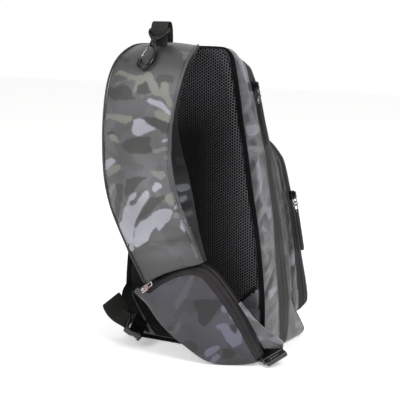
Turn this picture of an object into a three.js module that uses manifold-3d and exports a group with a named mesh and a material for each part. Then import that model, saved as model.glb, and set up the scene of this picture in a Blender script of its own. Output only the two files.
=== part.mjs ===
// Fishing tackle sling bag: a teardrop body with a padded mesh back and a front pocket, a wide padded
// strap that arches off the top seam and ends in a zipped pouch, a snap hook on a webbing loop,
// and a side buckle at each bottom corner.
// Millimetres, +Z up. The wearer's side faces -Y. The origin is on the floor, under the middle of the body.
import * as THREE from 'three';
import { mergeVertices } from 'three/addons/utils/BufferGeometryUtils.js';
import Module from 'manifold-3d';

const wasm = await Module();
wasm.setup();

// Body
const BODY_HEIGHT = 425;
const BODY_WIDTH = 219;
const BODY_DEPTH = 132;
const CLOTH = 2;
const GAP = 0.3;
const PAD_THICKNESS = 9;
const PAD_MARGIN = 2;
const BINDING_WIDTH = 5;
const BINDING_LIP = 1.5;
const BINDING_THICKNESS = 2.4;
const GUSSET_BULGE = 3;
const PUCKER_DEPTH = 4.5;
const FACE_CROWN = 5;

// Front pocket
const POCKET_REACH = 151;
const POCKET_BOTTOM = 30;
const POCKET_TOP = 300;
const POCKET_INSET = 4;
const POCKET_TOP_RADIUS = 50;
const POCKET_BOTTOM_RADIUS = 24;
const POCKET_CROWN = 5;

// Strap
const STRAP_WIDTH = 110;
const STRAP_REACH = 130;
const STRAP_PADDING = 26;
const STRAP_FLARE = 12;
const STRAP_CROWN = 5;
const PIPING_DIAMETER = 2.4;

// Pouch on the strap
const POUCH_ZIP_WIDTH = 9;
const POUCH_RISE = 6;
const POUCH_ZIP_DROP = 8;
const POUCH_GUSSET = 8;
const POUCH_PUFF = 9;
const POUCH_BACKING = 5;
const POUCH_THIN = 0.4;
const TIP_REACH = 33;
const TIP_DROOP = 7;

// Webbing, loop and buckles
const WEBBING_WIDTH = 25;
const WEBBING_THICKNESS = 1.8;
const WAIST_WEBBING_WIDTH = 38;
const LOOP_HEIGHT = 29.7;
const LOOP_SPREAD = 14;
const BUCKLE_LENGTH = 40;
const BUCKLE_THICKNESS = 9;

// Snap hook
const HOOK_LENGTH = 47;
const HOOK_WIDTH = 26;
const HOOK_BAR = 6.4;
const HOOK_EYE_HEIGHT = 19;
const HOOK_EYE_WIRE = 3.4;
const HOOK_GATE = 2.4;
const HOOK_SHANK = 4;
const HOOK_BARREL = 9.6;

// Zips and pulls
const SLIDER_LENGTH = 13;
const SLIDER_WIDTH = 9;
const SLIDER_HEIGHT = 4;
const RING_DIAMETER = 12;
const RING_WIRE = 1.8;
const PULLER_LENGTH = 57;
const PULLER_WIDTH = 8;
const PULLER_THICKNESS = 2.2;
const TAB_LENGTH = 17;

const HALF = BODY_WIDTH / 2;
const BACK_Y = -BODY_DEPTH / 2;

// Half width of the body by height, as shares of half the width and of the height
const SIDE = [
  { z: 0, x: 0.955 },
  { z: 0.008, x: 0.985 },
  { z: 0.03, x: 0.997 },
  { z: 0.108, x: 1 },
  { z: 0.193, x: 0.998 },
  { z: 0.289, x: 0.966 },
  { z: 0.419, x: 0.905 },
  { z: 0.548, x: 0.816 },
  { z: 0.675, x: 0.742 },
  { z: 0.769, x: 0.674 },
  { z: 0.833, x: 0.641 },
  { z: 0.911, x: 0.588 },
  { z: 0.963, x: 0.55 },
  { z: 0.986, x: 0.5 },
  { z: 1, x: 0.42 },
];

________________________

▶ [YOUR OBJECTIVE] From the listing above, extract every line exactly as it stands.

▶ [FINAL ANSWER]
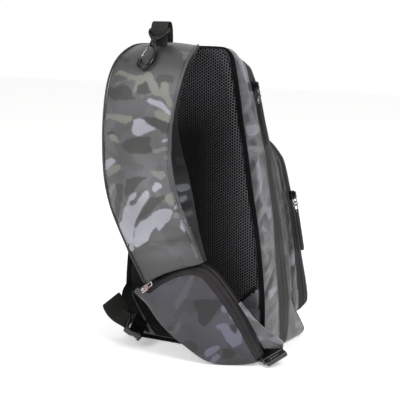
Turn this picture of an object into a three.js module that uses manifold-3d and exports a group with a named mesh and a material for each part. Then import that model, saved as model.glb, and set up the scene of this picture in a Blender script of its own. Output only the two files.
=== part.mjs ===
// Fishing tackle sling bag: a teardrop body with a padded mesh back and a front pocket, a wide padded
// strap that arches off the top seam and ends in a zipped pouch, a snap hook on a webbing loop,
// and a side buckle at each bottom corner.
// Millimetres, +Z up. The wearer's side faces -Y. The origin is on the floor, under the middle of the body.
import * as THREE from 'three';
import { mergeVertices } from 'three/addons/utils/BufferGeometryUtils.js';
import Module from 'manifold-3d';

const wasm = await Module();
wasm.setup();

// Body
const BODY_HEIGHT = 425;
const BODY_WIDTH = 219;
const BODY_DEPTH = 132;
const CLOTH = 2;
const GAP = 0.3;
const PAD_THICKNESS = 9;
const PAD_MARGIN = 2;
const BINDING_WIDTH = 5;
const BINDING_LIP = 1.5;
const BINDING_THICKNESS = 2.4;
const GUSSET_BULGE = 3;
const PUCKER_DEPTH = 4.5;
const FACE_CROWN = 5;

// Front pocket
const POCKET_REACH = 151;
const POCKET_BOTTOM = 30;
const POCKET_TOP = 300;
const POCKET_INSET = 4;
const POCKET_TOP_RADIUS = 50;
const POCKET_BOTTOM_RADIUS = 24;
const POCKET_CROWN = 5;

// Strap
const STRAP_WIDTH = 110;
const STRAP_REACH = 130;
const STRAP_PADDING = 26;
const STRAP_FLARE = 12;
const STRAP_CROWN = 5;
const PIPING_DIAMETER = 2.4;

// Pouch on the strap
const POUCH_ZIP_WIDTH = 9;
const POUCH_RISE = 6;
const POUCH_ZIP_DROP = 8;
const POUCH_GUSSET = 8;
const POUCH_PUFF = 9;
const POUCH_BACKING = 5;
const POUCH_THIN = 0.4;
const TIP_REACH = 33;
const TIP_DROOP = 7;

// Webbing, loop and buckles
const WEBBING_WIDTH = 25;
const WEBBING_THICKNESS = 1.8;
const WAIST_WEBBING_WIDTH = 38;
const LOOP_HEIGHT = 29.7;
const LOOP_SPREAD = 14;
const BUCKLE_LENGTH = 40;
const BUCKLE_THICKNESS = 9;

// Snap hook
const HOOK_LENGTH = 47;
const HOOK_WIDTH = 26;
const HOOK_BAR = 6.4;
const HOOK_EYE_HEIGHT = 19;
const HOOK_EYE_WIRE = 3.4;
const HOOK_GATE = 2.4;
const HOOK_SHANK = 4;
const HOOK_BARREL = 9.6;

// Zips and pulls
const SLIDER_LENGTH = 13;
const SLIDER_WIDTH = 9;
const SLIDER_HEIGHT = 4;
const RING_DIAMETER = 12;
const RING_WIRE = 1.8;
const PULLER_LENGTH = 57;
const PULLER_WIDTH = 8;
const PULLER_THICKNESS = 2.2;
const TAB_LENGTH = 17;

const HALF = BODY_WIDTH / 2;
const BACK_Y = -BODY_DEPTH / 2;

// Half width of the body by height, as shares of half the width and of the height
const SIDE = [
  { z: 0, x: 0.955 },
  { z: 0.008, x: 0.985 },
  { z: 0.03, x: 0.997 },
  { z: 0.108, x: 1 },
  { z: 0.193, x: 0.998 },
  { z: 0.289, x: 0.966 },
  { z: 0.419, x: 0.905 },
  { z: 0.548, x: 0.816 },
  { z: 0.675, x: 0.742 },
  { z: 0.769, x: 0.674 },
  { z: 0.833, x: 0.641 },
  { z: 0.911, x: 0.588 },
  { z: 0.963, x: 0.55 },
  { z: 0.986, x: 0.5 },
  { z: 1, x: 0.42 },
];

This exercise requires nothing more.